Qaim Ali Shah, a lawyer by profession who had come into contact as a student with the senior Bhutto at the S M Law College Karachi where the latter was a teacher, never wavered in his loyalty to the party and its leadership. He suffered imprisonment, but refused to quit the party when several senior PPP leaders including Ghulam Mustafa Jatoi, Ghulam Mustafa Khar, Makhdoom Khaliquzzaman and Mir Hazar Khan Bijarani abandoned it following General Ziaul Haq’s military coup against Prime Minister Z. A. Bhutto.

General Pervez Musharraf’s rule was another testing time for the PPP like the PML-N, the main target of the military ruler, but Qaim Ali Shah stood his ground as he knew the PPP was there to stay despite Musharraf’s efforts to weaken it through defections.

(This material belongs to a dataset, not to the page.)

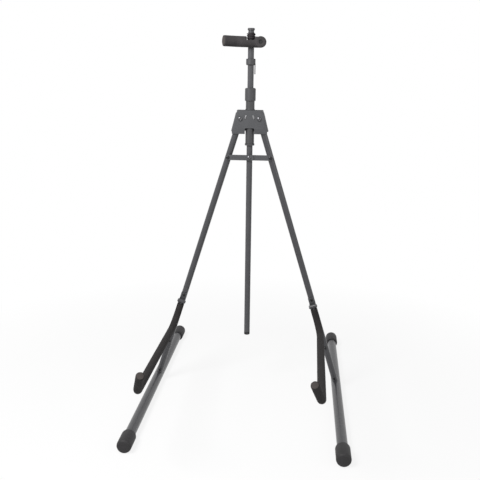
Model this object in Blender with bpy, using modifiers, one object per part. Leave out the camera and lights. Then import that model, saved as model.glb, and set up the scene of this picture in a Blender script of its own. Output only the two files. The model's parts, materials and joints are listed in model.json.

As the chief minister of Sindh on three different occasions, Qaim Ali Shah performed as the political situation at the time demanded. However, he was never really an independent chief executive of the province due to the need for him to look up to the PPP bosses and accept their decisions and recommendations. In recent years, his bosses ranged from Zardari and his sister Faryal Talpur to Bilawal and it is unlikely he would have refused any instruction coming from them. As a seasoned politician, he was willing to take orders in order to stay in power. In fact, he and the Governor of Sindh, Dr Ishratul Ibad Khan, served for so long and became so well-entrenched that they seemed indispensable.

Though Qaim Ali Shah has been replaced perhaps with an eye on the 2018 general election when the PPP under Bilawal is hoping to perform better than in the 2013 polls, his career in politics hasn’t ended yet. He is still member of the Sindh Assembly and would continue to be consulted by the two party heads, Zardari and Bilawal as the PPP provincial president and a loyal and experienced politician.